2010 Olympic Bobsled - Night Train 2010 Olympic Bobsled Challange 2010 Olympic Bobsled Track - Whistler 2010 Olympic U.S. Bobsled Team 2010 Olympic Bobsled - Night Train

Bobsled Standing in 2010 Olympics

sled 3/4 view sled front view sled side view

SPECIFICATIONS

Body
  • Designed to minimize drag inducing air vortexes that form behind riders' heads with the help of supercomputing firm Exa
  • Built with a proprietary blend of fiberglass, Kevlar and carbon fiber
  • 462 lbs.
Chassis and Suspension
  • Steel chassis
  • Torsion-bar suspension continuously adjusted to minimize energy-bleeding vibrations caused by weather, track conditions and fatigue
Runners
  • Standard steel
  • Milled with variations as small as ten-thousandths of an inch by shops specializing in milling components for submarines and jet aircraft

It was an unlikely path that took Whelen Engineering from the worlds of auto racing and fishing into the sport of bobsledding.

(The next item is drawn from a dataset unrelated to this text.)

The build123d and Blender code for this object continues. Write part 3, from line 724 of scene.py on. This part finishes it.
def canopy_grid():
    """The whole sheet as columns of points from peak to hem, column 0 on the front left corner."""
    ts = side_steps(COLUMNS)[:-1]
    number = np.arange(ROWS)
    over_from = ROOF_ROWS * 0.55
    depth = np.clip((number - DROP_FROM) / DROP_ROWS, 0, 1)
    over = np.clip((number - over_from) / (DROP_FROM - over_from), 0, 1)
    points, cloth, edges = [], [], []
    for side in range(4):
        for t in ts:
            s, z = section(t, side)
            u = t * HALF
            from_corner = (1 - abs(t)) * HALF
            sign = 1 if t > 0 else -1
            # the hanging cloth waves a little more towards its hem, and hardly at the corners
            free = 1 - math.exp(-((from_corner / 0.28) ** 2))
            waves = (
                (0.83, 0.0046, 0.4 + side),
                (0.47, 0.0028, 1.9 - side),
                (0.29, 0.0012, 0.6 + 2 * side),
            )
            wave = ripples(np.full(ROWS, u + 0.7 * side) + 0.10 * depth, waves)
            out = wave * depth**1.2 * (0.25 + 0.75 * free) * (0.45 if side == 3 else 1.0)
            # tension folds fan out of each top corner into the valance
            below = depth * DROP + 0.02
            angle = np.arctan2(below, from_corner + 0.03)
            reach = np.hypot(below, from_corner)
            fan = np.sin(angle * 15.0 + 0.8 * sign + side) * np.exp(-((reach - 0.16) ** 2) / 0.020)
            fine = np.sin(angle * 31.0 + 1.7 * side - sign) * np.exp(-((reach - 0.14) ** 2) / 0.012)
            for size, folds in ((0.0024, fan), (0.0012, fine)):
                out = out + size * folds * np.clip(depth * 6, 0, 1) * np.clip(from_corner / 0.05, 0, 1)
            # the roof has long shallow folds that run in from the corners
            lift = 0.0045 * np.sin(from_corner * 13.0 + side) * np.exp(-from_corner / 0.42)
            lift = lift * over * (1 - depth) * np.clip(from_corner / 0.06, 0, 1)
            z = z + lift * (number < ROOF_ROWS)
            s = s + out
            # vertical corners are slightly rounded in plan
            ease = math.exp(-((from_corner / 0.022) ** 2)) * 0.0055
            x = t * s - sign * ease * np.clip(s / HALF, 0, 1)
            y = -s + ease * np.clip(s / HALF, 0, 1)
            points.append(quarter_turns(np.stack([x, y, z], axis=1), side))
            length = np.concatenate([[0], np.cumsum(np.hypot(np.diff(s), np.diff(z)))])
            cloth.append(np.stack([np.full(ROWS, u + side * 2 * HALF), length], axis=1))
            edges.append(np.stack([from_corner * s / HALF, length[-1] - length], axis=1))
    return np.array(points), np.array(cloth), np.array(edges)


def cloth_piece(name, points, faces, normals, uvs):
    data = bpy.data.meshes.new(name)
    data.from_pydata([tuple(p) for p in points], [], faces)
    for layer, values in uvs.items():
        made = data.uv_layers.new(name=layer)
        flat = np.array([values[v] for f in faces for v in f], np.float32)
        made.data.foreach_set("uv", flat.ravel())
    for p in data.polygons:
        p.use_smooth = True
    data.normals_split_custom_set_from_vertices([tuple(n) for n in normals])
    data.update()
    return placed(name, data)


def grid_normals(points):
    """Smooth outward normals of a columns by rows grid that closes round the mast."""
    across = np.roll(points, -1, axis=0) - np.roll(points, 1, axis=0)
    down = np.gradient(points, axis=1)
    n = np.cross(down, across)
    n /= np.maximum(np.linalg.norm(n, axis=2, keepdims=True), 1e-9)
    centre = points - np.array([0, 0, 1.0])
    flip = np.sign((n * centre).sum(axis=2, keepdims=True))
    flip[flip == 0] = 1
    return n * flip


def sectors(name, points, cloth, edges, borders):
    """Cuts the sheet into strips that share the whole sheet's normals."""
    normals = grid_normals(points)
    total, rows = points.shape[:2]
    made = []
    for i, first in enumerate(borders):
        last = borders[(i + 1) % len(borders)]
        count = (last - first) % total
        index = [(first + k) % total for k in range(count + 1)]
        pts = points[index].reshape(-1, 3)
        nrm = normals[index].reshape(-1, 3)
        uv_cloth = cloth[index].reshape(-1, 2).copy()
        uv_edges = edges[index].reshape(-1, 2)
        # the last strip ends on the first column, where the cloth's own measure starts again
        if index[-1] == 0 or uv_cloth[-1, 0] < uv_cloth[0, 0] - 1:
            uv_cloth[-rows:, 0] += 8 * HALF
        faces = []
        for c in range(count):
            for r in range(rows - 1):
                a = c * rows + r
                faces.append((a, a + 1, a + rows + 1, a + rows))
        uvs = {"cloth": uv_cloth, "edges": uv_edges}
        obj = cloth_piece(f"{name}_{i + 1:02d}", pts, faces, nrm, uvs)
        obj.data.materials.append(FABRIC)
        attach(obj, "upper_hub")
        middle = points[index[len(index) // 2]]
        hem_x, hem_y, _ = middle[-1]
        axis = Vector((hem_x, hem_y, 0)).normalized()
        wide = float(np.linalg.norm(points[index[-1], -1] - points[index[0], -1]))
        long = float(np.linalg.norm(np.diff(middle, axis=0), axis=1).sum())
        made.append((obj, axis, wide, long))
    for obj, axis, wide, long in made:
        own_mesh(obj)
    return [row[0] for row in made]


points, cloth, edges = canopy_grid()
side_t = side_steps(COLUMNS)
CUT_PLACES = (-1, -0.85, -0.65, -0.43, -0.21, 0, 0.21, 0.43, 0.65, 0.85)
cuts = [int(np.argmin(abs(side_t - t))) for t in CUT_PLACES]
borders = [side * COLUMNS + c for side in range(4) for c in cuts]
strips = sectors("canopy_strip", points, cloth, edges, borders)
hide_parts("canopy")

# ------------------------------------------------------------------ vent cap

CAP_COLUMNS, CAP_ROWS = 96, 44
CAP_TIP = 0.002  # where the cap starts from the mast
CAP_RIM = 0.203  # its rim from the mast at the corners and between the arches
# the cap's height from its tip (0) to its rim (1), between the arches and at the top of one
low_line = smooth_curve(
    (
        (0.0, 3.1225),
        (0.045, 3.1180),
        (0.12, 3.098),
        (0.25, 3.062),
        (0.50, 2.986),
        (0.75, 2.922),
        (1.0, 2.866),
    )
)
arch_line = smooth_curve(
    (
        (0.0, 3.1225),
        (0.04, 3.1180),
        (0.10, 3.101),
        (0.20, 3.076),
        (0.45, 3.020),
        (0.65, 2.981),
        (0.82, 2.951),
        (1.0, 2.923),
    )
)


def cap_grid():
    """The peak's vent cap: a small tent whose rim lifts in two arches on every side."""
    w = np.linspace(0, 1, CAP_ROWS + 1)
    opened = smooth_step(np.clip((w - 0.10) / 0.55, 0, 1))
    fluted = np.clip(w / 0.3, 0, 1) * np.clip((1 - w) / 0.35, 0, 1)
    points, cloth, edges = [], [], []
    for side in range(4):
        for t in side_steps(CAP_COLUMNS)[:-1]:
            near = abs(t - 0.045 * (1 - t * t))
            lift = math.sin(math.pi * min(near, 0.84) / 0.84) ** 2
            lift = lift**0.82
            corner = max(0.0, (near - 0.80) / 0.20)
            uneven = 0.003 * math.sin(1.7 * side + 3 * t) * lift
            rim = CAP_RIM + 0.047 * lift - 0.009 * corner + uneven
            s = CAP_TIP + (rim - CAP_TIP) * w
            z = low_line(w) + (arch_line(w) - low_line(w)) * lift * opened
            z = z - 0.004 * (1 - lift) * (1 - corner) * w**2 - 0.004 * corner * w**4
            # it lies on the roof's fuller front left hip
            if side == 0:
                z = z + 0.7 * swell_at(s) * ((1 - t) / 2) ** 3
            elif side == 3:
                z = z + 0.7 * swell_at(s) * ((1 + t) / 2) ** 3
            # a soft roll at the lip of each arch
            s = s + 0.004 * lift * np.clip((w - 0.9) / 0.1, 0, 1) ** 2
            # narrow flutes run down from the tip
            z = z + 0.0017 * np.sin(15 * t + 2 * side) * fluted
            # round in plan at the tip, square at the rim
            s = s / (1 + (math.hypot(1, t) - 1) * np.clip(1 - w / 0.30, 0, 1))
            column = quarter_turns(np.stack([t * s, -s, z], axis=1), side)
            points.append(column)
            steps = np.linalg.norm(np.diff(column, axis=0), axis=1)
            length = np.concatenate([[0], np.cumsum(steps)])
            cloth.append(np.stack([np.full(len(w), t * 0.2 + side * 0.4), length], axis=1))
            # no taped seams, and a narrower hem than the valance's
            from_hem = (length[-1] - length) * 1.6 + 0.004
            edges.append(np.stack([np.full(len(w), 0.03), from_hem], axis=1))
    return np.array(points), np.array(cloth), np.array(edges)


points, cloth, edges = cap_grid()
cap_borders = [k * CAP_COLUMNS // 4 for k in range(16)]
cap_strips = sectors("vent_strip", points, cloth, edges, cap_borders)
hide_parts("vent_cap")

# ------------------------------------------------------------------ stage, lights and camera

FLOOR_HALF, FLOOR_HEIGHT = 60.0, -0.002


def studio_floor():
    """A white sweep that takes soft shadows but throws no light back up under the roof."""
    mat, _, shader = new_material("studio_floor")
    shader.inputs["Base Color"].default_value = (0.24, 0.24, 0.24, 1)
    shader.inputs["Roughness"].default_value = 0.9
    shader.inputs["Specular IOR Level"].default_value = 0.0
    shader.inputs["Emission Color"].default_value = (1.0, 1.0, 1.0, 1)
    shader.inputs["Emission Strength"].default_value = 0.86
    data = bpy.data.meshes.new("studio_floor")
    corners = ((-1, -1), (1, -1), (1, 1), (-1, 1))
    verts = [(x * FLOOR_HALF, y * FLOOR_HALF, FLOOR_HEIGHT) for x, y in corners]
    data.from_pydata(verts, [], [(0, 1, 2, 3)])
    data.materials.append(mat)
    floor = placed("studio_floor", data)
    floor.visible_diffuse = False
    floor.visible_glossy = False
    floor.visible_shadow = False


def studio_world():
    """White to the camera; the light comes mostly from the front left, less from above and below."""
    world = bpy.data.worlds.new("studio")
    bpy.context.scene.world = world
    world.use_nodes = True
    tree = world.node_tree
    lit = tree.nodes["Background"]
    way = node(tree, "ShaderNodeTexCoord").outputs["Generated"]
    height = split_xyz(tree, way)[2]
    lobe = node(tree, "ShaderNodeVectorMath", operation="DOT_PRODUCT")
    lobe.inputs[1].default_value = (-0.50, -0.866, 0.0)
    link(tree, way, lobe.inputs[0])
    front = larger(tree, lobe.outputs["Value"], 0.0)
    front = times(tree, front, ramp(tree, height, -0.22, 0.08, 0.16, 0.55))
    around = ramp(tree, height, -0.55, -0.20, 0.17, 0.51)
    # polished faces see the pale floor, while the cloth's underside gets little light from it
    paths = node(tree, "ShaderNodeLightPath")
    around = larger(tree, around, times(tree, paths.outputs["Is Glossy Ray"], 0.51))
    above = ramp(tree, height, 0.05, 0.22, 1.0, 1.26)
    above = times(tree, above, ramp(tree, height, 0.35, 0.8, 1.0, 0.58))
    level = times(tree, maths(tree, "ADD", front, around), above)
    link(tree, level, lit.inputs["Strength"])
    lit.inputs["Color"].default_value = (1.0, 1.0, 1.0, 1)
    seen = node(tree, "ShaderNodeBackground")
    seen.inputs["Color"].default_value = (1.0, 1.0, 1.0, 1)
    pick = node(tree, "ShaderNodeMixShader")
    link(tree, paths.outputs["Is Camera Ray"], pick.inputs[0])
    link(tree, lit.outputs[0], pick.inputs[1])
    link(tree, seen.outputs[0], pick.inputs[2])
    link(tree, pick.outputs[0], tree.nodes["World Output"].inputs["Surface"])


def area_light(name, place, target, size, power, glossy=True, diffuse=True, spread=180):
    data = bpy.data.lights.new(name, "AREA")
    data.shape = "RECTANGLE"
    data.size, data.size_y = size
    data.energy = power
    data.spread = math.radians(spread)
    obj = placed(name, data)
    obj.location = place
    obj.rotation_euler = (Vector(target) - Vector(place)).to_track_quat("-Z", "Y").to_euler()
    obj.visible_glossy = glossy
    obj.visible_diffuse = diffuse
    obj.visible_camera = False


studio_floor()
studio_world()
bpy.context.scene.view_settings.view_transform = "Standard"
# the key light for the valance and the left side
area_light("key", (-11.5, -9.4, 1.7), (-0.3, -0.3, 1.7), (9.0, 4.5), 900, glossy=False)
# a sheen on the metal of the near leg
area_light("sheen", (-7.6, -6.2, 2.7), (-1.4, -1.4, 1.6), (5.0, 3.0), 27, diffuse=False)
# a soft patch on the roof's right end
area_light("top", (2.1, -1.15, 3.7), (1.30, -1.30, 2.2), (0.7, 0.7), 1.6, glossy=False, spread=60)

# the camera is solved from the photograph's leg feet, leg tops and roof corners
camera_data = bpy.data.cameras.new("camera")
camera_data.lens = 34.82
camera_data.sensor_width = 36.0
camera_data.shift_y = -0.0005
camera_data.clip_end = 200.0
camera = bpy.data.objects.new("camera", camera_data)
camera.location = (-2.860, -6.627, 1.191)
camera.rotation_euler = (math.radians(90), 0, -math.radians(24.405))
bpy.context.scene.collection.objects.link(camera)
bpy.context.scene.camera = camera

For many years, Whelen Engineering has been involved with speed and competition. The company continues a partnership with NASCAR as the title sponsor of the Modified and Southern Modified Tours as well as the All-American Series.

And initially, Whelen provided donations to the Geoff Bodine Celebrity Fishing Tournament in Florida.

But bobsledding?

"Whelen became an Associate Sponsor on Geoff Bodine's number 7 QVC Winston Cup (now Sprint Cup) race car after I approached Geoff to see what it would cost,” said Whelen Engineering Vice President Phil Kurze. “I used my relationship with John Morgan, my fraternity brother at Central Connecticut State University, to open the conversation with Geoff, indicating that we had something in common.”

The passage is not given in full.